For one thing, Scopigno has always seen Riva as more than merely a wonderfully gifted striker. He sees him as being an all-round attacker of the highest talent, not a schemer in any real sense of the word, but at least a forward who has in addition to his poaching skills a flair for positional play and keen eye for the openings that appear in opposing defences.

Riva creates openings for his team-mates almost as often as they create them for him: the long ball that he put across the East German defence in Naples found Domenghini beautifully unmarked, in a perfect position to hammer in one of his famous drives. But it is as a striker that Riva has made his most famous contributions to recent Italian football, and the simple fact is that he is one of the best two or three strikers in football today. PeIé, Tostao, Müller, Libuda, Magnusson, Kindvall, Van Himst - any one of these has the chance to emerge as the star of the Mexico World Cup; but Riva must know inside himself that he can capitalise most from Italy's comparatively easy qualifying games, can gain the confidence to prove himself unstoppable when the final rounds of the competition begin.

He has already built up a formidable record of goals, and attracted a bulky dossier of favourable comment. Joao Saldanha, in Europe during the autumn to have an early look at some of the teams the Brazilians might have to face in Mexico thought Riva the most impressive of all the European players he saw. After the thrashing that Italy handed out to Wales early in November, Dave Bowen, the Welsh manager, said of Riva that he was "a world-class striker, a formidable match-winner" and the sort of comments the East Germans made a fortnight later echoed the same sentiments.

The statistics are extremely impressive. Italy scored ten goals in their four qualifying games for the present World Cup trophy - seven went to Riva's name. Riva has now played 14 games for the Italian national team, and scored 16 goals. At the moment he is far ahead of any rivals, past and present, in the averages for goals per match.

In the league also, Riva is the man who has a penchant for heading goal-scoring tables. In the 1966-67 season he broke a leg in an international some two-thirds of the way through the league schedule. He had still scored enough goals in the early games to ensure his place at the top of the table when the season came to a close. The following season he was edged out of top place by Pierino Prati, top scorer for AC Milan in their championship year.

Last season, Riva was back at the top again, and in the aggregate of games played during the three seasons he tucked away 51 goals in just over 80 games. This season Riva has overtaken Lanerossi Vicenza's young striker, Vitali, and presently leads the tables. No book maker would give you good odds on Riva finishing top for the third time in the past four seasons.

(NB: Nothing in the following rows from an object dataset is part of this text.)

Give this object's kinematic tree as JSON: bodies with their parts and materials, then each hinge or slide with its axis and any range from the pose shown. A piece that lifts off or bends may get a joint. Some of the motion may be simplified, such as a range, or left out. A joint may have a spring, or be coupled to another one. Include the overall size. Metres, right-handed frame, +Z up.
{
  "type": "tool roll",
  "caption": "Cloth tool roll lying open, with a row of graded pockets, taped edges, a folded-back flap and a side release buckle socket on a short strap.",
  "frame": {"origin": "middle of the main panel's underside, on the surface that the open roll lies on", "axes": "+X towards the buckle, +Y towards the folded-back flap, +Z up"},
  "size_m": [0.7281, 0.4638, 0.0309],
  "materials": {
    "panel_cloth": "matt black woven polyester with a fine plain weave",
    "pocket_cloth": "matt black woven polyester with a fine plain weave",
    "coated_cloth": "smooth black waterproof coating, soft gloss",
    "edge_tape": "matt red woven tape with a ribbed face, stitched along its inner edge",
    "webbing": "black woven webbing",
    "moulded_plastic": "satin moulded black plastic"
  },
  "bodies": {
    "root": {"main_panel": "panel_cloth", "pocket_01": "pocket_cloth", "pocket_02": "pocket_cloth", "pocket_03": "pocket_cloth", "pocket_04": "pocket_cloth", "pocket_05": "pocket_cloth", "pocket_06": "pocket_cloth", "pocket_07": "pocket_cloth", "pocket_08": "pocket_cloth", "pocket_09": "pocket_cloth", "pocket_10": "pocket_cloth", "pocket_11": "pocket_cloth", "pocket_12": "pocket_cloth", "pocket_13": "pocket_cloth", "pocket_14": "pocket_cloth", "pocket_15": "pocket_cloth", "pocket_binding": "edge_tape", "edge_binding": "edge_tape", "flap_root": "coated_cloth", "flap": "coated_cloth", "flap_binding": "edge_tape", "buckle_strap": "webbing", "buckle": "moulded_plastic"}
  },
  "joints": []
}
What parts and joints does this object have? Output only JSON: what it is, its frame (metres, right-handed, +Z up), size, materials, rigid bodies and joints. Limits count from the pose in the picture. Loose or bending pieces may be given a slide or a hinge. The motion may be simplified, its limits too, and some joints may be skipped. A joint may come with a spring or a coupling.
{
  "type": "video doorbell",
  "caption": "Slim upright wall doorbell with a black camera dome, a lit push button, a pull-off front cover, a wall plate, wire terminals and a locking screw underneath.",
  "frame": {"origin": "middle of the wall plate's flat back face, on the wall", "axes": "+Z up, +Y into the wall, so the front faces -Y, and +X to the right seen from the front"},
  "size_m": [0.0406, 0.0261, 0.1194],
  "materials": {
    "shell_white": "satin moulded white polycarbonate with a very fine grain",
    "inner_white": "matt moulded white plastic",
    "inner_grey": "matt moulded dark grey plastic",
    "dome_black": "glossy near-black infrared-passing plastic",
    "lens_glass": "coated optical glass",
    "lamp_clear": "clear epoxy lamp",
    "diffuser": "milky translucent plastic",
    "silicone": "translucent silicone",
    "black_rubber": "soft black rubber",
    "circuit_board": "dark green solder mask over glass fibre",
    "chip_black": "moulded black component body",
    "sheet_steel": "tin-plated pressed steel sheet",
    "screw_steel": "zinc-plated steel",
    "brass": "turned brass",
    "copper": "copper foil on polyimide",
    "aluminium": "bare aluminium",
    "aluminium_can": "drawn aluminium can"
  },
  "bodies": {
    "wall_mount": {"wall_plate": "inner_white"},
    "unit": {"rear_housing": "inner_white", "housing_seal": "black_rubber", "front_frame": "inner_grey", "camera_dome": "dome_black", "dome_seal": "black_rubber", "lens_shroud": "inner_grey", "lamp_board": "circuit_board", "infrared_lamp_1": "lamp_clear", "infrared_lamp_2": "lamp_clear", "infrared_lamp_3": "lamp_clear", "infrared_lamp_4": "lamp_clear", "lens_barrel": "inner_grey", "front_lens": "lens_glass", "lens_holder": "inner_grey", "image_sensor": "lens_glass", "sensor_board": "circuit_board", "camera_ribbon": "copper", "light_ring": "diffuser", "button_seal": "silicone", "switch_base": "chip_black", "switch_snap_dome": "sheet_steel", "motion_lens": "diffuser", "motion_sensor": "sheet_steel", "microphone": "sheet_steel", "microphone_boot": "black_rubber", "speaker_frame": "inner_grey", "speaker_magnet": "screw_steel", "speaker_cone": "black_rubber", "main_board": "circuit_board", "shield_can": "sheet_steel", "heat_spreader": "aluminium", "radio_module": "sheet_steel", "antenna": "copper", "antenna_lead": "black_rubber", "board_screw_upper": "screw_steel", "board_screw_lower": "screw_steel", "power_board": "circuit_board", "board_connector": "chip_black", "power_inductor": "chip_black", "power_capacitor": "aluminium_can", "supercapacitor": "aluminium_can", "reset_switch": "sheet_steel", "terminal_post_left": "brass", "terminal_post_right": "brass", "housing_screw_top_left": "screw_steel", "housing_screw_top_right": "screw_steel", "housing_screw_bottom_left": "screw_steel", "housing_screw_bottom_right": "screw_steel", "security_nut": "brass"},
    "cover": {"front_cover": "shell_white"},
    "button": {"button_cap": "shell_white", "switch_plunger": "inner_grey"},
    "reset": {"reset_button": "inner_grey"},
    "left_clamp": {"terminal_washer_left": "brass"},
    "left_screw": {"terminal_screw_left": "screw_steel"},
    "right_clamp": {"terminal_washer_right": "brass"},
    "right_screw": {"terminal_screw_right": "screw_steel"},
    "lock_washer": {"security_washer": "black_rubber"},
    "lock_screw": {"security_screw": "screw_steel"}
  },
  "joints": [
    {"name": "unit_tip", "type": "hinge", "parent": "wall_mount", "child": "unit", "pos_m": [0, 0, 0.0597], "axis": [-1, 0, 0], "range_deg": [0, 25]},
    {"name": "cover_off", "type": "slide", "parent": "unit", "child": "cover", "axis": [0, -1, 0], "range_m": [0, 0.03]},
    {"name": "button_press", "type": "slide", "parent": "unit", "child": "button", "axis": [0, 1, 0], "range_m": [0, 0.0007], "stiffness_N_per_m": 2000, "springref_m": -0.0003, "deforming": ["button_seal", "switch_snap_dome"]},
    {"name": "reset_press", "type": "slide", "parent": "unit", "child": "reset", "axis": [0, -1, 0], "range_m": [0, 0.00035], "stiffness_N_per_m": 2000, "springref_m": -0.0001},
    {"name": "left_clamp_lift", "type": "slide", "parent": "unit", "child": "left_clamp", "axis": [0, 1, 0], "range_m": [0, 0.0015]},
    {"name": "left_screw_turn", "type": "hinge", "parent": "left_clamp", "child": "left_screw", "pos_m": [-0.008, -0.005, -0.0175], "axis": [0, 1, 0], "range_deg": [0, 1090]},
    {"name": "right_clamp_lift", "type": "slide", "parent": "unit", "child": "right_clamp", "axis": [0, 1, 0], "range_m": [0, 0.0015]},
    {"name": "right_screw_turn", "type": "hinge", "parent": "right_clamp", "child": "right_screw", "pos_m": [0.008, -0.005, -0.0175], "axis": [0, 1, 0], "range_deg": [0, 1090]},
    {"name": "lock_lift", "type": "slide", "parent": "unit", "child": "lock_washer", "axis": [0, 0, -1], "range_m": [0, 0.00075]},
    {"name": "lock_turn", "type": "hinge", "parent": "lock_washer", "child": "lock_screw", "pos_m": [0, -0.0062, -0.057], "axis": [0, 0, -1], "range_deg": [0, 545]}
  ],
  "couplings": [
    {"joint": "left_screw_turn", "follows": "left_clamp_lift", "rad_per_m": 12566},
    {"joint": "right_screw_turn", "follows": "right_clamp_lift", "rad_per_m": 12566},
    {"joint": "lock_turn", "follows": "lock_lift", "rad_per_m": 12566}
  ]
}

The simple facts are that the presence of Riva in any game is almost guaranteed to add several thousand onto the gate, that the anxiety which sports reporters reflect in their columns whenever Rlva is injured accurately reflects that of the ticket-buying public, and that Riva is one of the great entertainers of Italian football. Goals are still worth waiting for, especially when scored in the manner in which Riva is accustomed to scoring them. The No. 11 on the back of his shirt is deceptive, only a nominal guide to his position in the forward line. For both Cagliari and the Italian national team Riva plays as a roving striker, a wonderful opportunist anywhere near the opposing goal, one whose sharp-shooting is devastatingly hard and whose acrobatics are unbelievably spectacular. In a recent league game against Lanerossi Vicenza - inevitably billed by the press as the meeting of the two moveable objects, Riva and Vitali - Riva scored a goal that almost defied description: a fluently acrobatic bicycle kick executed several feet above ground level that sent the ball fearsomely hard straight through a posse of Lanerossi defenders and into the net. And the examples of this type of goal are too numerous in Riva's book to be fully catalogued.

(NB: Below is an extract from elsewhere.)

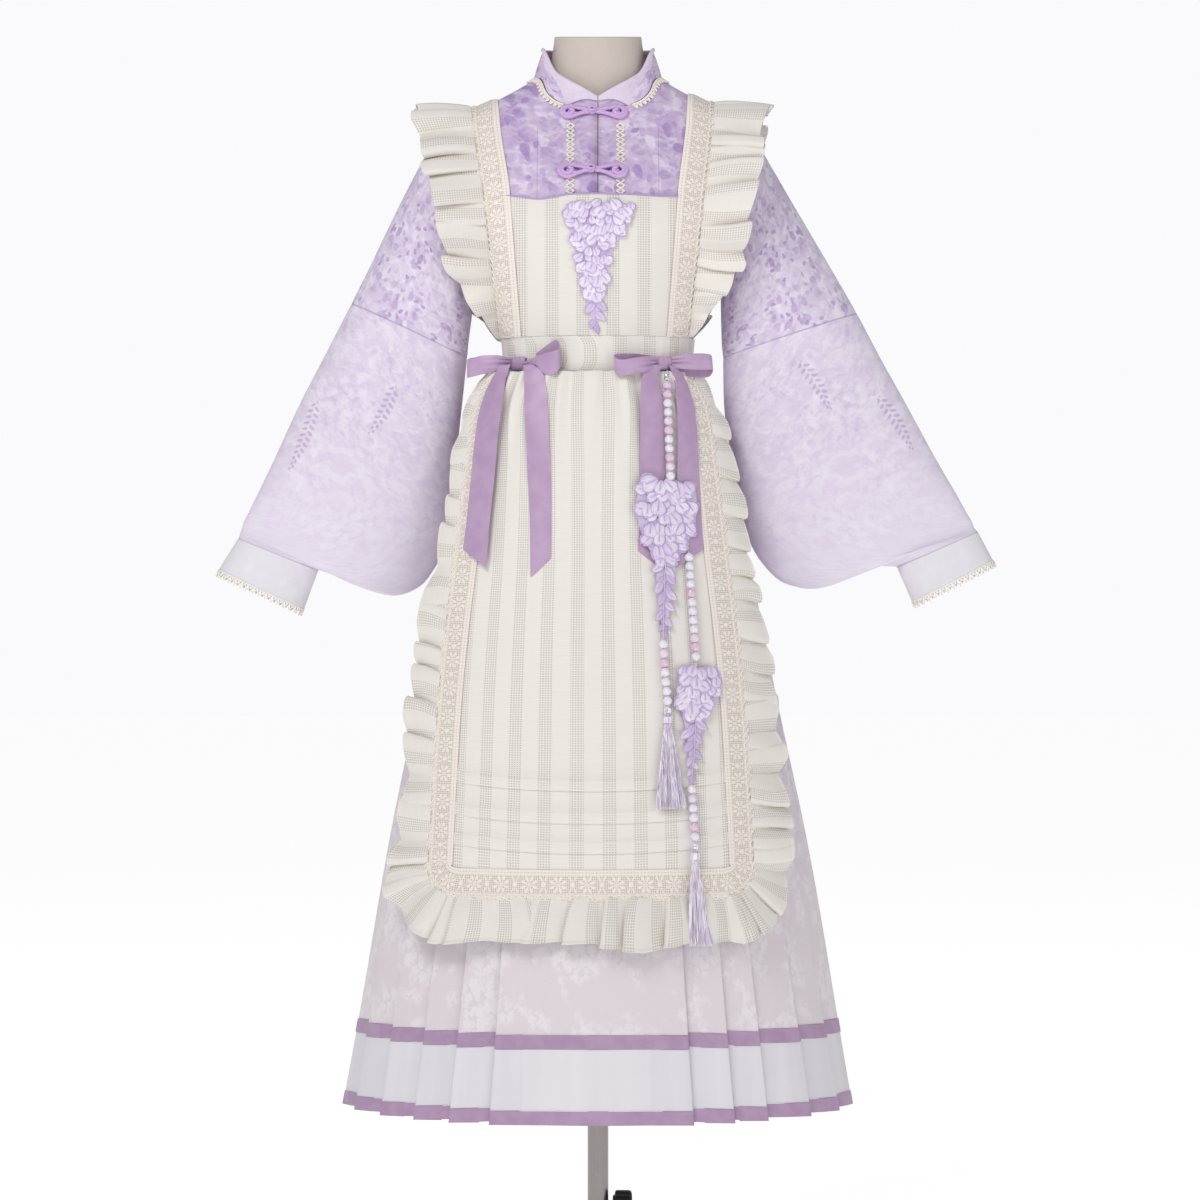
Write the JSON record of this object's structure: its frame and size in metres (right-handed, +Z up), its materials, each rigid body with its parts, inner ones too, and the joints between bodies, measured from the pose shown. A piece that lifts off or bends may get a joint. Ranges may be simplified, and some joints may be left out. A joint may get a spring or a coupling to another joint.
{
  "type": "apron dress set on a dress form",
  "caption": "Stand-collar dress with bag sleeves and a pleated skirt, lace-banded pinafore apron, ribbon bows and beaded waist ornament, worn by a limbless dress form on a pole stand.",
  "frame": {"origin": "centre of the base's underside, on the floor", "axes": "+Z up the pole, the garment's front faces -Y, the wearer's right hand is at -X"},
  "size_m": [0.934, 0.5208, 1.497],
  "materials": {
    "linen": "woven linen cover, matt",
    "enamel": "pale enamel, satin",
    "steel_tube": "polished tube",
    "black_plastic": "grained black plastic",
    "printed_cotton": "lilac cotton printed with hanging blossom, matt",
    "pale_printed_cotton": "pale lilac cotton with a faint print, matt",
    "organza": "sheer white organza",
    "satin_ribbon": "lilac satin, soft sheen",
    "cream_cotton": "cream cotton voile with open-weave stripes, matt",
    "crochet_lace": "cream cotton crochet lace, matt",
    "braided_cord": "lilac rayon braid, shiny",
    "embroidery": "satin-stitched lilac and white petals",
    "beads": "clear and pearly beads",
    "silk": "lilac and white silk floss, lustrous",
    "silver_metal": "bright silver-coloured metal"
  },
  "bodies": {
    "stand": {"stand_base": "enamel", "stand_hub": "enamel"},
    "pole": {"stand_pole": "steel_tube"},
    "dressed_form": {"form_torso": "linen", "bodice_front_left": "printed_cotton", "bodice_front_right": "printed_cotton", "bodice_back": "printed_cotton", "collar": "printed_cotton", "neck_lace_left": "crochet_lace", "neck_lace_right": "crochet_lace", "placket_lace_left": "crochet_lace", "placket_lace_right": "crochet_lace", "frog_upper_button": "braided_cord", "frog_upper_loop": "braided_cord", "frog_lower_button": "braided_cord", "frog_lower_loop": "braided_cord", "sleeve_upper_left": "printed_cotton", "sleeve_lower_left": "pale_printed_cotton", "cuff_left": "pale_printed_cotton", "cuff_lace_left": "crochet_lace", "sleeve_upper_right": "printed_cotton", "sleeve_lower_right": "pale_printed_cotton", "cuff_right": "pale_printed_cotton", "cuff_lace_right": "crochet_lace", "skirt_front": "pale_printed_cotton", "skirt_back": "pale_printed_cotton", "ribbon_upper": "satin_ribbon", "flounce": "organza", "ribbon_lower": "satin_ribbon", "waistband": "cream_cotton", "strap_left": "crochet_lace", "strap_right": "crochet_lace", "shoulder_ruffle_left": "cream_cotton", "shoulder_ruffle_right": "cream_cotton", "bib": "cream_cotton", "bib_applique": "embroidery", "apron_skirt": "cream_cotton", "lace_frame": "crochet_lace", "apron_ruffle": "cream_cotton", "bow_left_knot": "satin_ribbon", "bow_left_loop_left": "satin_ribbon", "bow_left_loop_right": "satin_ribbon", "bow_left_tail_left": "satin_ribbon", "bow_left_tail_right": "satin_ribbon", "bow_right_knot": "satin_ribbon", "bow_right_loop_left": "satin_ribbon", "bow_right_loop_right": "satin_ribbon", "bow_right_tail_left": "satin_ribbon", "bow_right_tail_right": "satin_ribbon", "clasp": "silver_metal", "pendant_upper": "embroidery", "pendant_lower": "embroidery", "tassel_upper": "silk", "tassel_lower": "silk", "beads_upper": "beads", "beads_middle": "beads", "beads_side": "beads", "beads_lower": "beads"},
    "knob": {"clamp_knob": "black_plastic"}
  },
  "joints": [
    {"name": "height_slide", "type": "slide", "parent": "stand", "child": "pole", "axis": [0, 0, 1], "range_m": [0, 0.04]},
    {"name": "form_turn", "type": "hinge", "parent": "pole", "child": "dressed_form", "pos_m": [0, 0, 0.85], "axis": [0, 0, 1], "continuous": true},
    {"name": "knob_turn", "type": "hinge", "parent": "stand", "child": "knob", "pos_m": [0.03, 0, 0.096], "axis": [1, 0, 0], "continuous": true}
  ]
}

It is almost frightening to think that each of Rlva's pounds in avoirdupois terms is worth something in the region of 5,000 pounds sterling. But it is not the least bit unlikely that one of the big three northern dubs will offer the equivalent of a million pounds for Riva during the summer transfer scramble. Whether Cagliari have the courage to sell him remains doubtful, and in any case there is little chance of Riva trying to put pressure on the club to let him go. He is happy with Cagliari, he is treated with royal deference throughout Sardinia, and his relationship with Scopigno is fine. Above all, the intricacies of the Italian football market must be secondary in his mind to the importance of helping Italy in a successful showing in Mexico.

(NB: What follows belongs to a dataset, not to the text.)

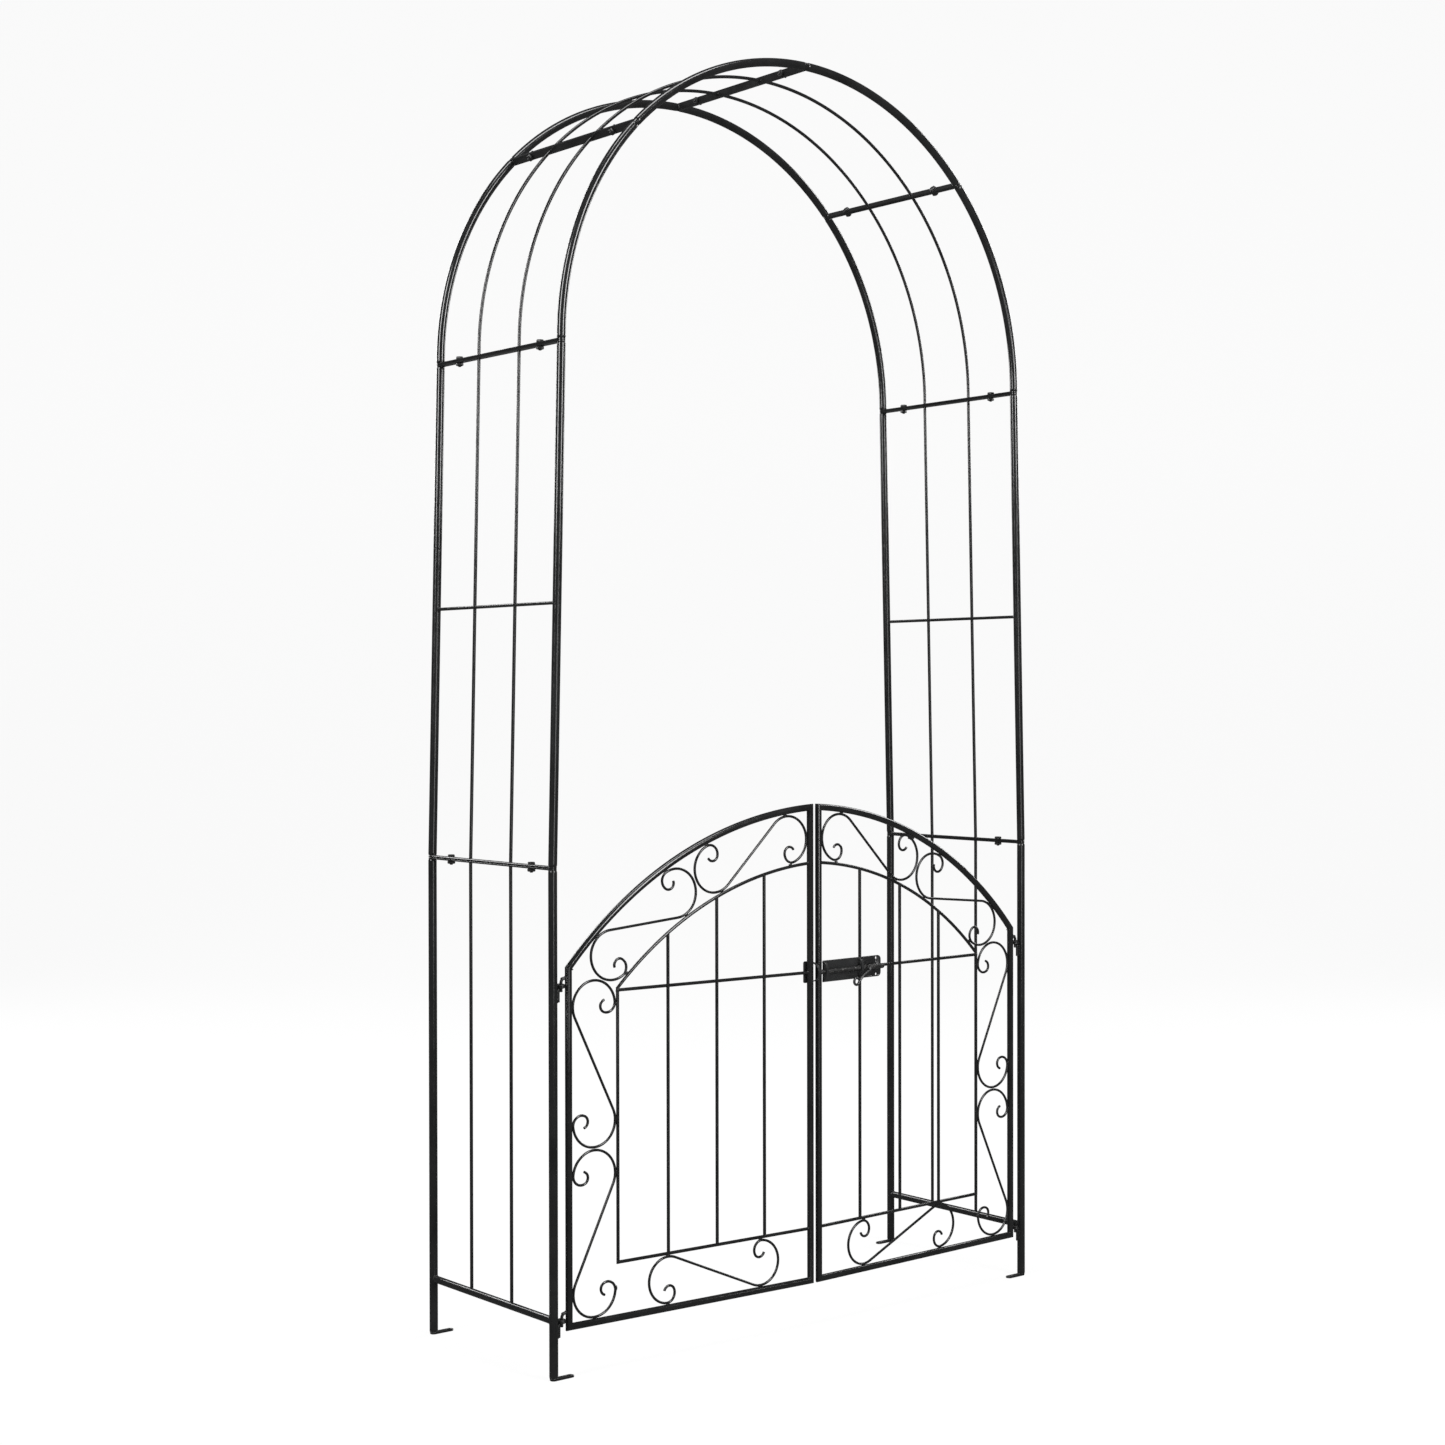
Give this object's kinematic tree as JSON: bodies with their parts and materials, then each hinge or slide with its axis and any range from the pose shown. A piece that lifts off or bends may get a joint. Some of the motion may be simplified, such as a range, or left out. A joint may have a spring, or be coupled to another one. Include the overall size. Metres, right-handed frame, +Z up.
{
  "type": "garden trellis arch with gate",
  "caption": "Tall round-topped garden arch of bolted tube-and-wire panels, with a pair of scrollwork gate leaves on hook hinges and a sliding barrel bolt.",
  "frame": {"origin": "centre of the object's footprint box, on the ground under the feet, with both leaves standing about 2 degrees open", "axes": "+Z up; +X to the right for someone facing the gate from outside; -Y is the front, where the gate leaves and the bolt are; +Y is the back"},
  "size_m": [1.133, 0.422, 2.2795],
  "materials": {
    "arch_coat": "satin black powder coat with a faint texture",
    "gate_coat": "satin black powder coat",
    "hinge_coat": "satin black powder coat, rubbed where the parts turn",
    "latch_coat": "semi-gloss black coat",
    "bolt_finish": "blackened steel"
  },
  "bodies": {
    "arch": {"Apex_Joint_Back_Bolt": "bolt_finish", "Apex_Joint_Front_Bolt": "bolt_finish", "Left_Back_Foot_Tab": "arch_coat", "Left_Front_Foot_Tab": "arch_coat", "Left_Lower_Arch_Section": "arch_coat", "Left_Lower_Hinge_Eye": "hinge_coat", "Left_Lower_Side_Panel": "arch_coat", "Left_Panel_Joint_Back_Bolt": "bolt_finish", "Left_Panel_Joint_Front_Bolt": "bolt_finish", "Left_Shoulder_Joint_Back_Bolt": "bolt_finish", "Left_Shoulder_Joint_Front_Bolt": "bolt_finish", "Left_Spring_Joint_Back_Bolt": "bolt_finish", "Left_Spring_Joint_Front_Bolt": "bolt_finish", "Left_Upper_Arch_Section": "arch_coat", "Left_Upper_Hinge_Eye": "hinge_coat", "Left_Upper_Side_Panel": "arch_coat", "Right_Back_Foot_Tab": "arch_coat", "Right_Front_Foot_Tab": "arch_coat", "Right_Lower_Arch_Section": "arch_coat", "Right_Lower_Hinge_Eye": "hinge_coat", "Right_Lower_Side_Panel": "arch_coat", "Right_Panel_Joint_Back_Bolt": "bolt_finish", "Right_Panel_Joint_Front_Bolt": "bolt_finish", "Right_Shoulder_Joint_Back_Bolt": "bolt_finish", "Right_Shoulder_Joint_Front_Bolt": "bolt_finish", "Right_Spring_Joint_Back_Bolt": "bolt_finish", "Right_Spring_Joint_Front_Bolt": "bolt_finish", "Right_Upper_Arch_Section": "arch_coat", "Right_Upper_Hinge_Eye": "hinge_coat", "Right_Upper_Side_Panel": "arch_coat"},
    "left_leaf": {"Latch_Keeper": "latch_coat", "Left_Gate_Frame": "gate_coat", "Left_Gate_Grid": "gate_coat", "Left_Gate_Scroll_Bottom": "gate_coat", "Left_Gate_Scroll_Side_High": "gate_coat", "Left_Gate_Scroll_Side_Low": "gate_coat", "Left_Gate_Scroll_Top_Inner": "gate_coat", "Left_Gate_Scroll_Top_Outer": "gate_coat", "Left_Lower_Hinge_Hook": "hinge_coat", "Left_Upper_Hinge_Hook": "hinge_coat"},
    "right_leaf": {"Latch_Far_Guide_Strap": "latch_coat", "Latch_Near_Guide_Strap": "latch_coat", "Latch_Plate": "latch_coat", "Right_Gate_Frame": "gate_coat", "Right_Gate_Grid": "gate_coat", "Right_Gate_Scroll_Bottom": "gate_coat", "Right_Gate_Scroll_Side_High": "gate_coat", "Right_Gate_Scroll_Side_Low": "gate_coat", "Right_Gate_Scroll_Top_Inner": "gate_coat", "Right_Gate_Scroll_Top_Outer": "gate_coat", "Right_Lower_Hinge_Hook": "hinge_coat", "Right_Upper_Hinge_Hook": "hinge_coat"},
    "bolt": {"Latch_Bolt": "latch_coat"}
  },
  "joints": [
    {"name": "left_leaf_hinge", "type": "hinge", "parent": "arch", "child": "left_leaf", "pos_m": [-0.5426, -0.1687, 0.38], "axis": [0, 0, -1], "range_deg": [-90, 107]},
    {"name": "right_leaf_hinge", "type": "hinge", "parent": "arch", "child": "right_leaf", "pos_m": [0.5426, -0.1687, 0.38], "axis": [0, 0, 1], "range_deg": [-90, 107]},
    {"name": "bolt_slide", "type": "slide", "parent": "right_leaf", "child": "bolt", "axis": [-0.9992, -0.0401, 0], "range_m": [-0.015, 0.0074]}
  ]
}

Riva is already contemplating one sacrifice: he always smokes heavily after one game and through until a day or two before the next. He is trying to give up smoking in order to be on top physical form by May, knowing too well the strain of having to play vigorously at the altitudes he will find himself at.

There is every likelihood that Riva will emerge from the Mexico tournament as one of the heroes. His brand of sharpshooting should be devastatingly effective in Mexico's light air. The teams drawn against Italy will have received the message, and cannot but be unhappy at having to find an answer to it. Given the support he can reasonably expect from players such as Anastasi, Mazzola, Domenghini and Prati, Riva should be able to find enough time to wreak considerable damage. But if the World Cup is likely to be the pinnacle of his achievement as a footballer, Riva is not likely to forget that next year's European Cup championship is well within Cagliari's grasp.

Either way, it seems certain that Riva's name will be linked with those of the great strikers of the past. And either way, one thing is sure. That Riva will continue to be unassuming and modest, at heart a country boy made good in the vicious world of big money, short memories and cheap loyalties.